Garcia v. World Savings, FSB (2010) 183 Cal.App.4th 1031.  In this case the borrowers brought suit against a lender on a number of theories including wrongful foreclosure, breach of contract, promissory estoppel and unfair business practices.  The borrowers had purchased a residential property using money borrowed from the defendant lender.  Thereafter, they failed to make payments on the loan and the defendant sent a notice of default and initiated foreclosure proceedings.  Foreclosure proceedings were postponed after a mortgage broker on plaintiff’s behalf obtained a conditional loan approval from another lender.  A second extension was thereafter requested to which the lender responded that it would provide a one day extension and “see where [they] were at after that.”  The lender’s representative also said though that the property wouldn’t go to sale as long as the new loan would close within a week of the scheduled sale date.

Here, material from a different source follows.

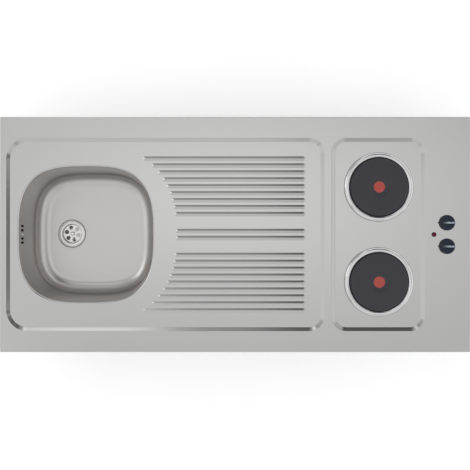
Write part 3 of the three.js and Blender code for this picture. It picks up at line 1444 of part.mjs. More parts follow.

The day before the sale the loan broker called several times and left messages indicating that the new loan would not close for another week.  None of these calls were responded to.  The property was foreclosed on the following day.  Unaware, however, of the foreclosure sale, the plaintiff borrowers went forward with the refinancing of their other property from which they were receiving the funds to pay off the original lender.  Those funds were provided approximately one week after the foreclosure sale had taken place.  Plaintiff learned at that time there had been a foreclosure and the lender’s representative purportedly indicated that this had been a “mistake.”

While plaintiff’s other theories were dismissed, plaintiff was held to have stated a valid claim for promissory estoppel and the court indicated the matter could proceed to trial on that basis.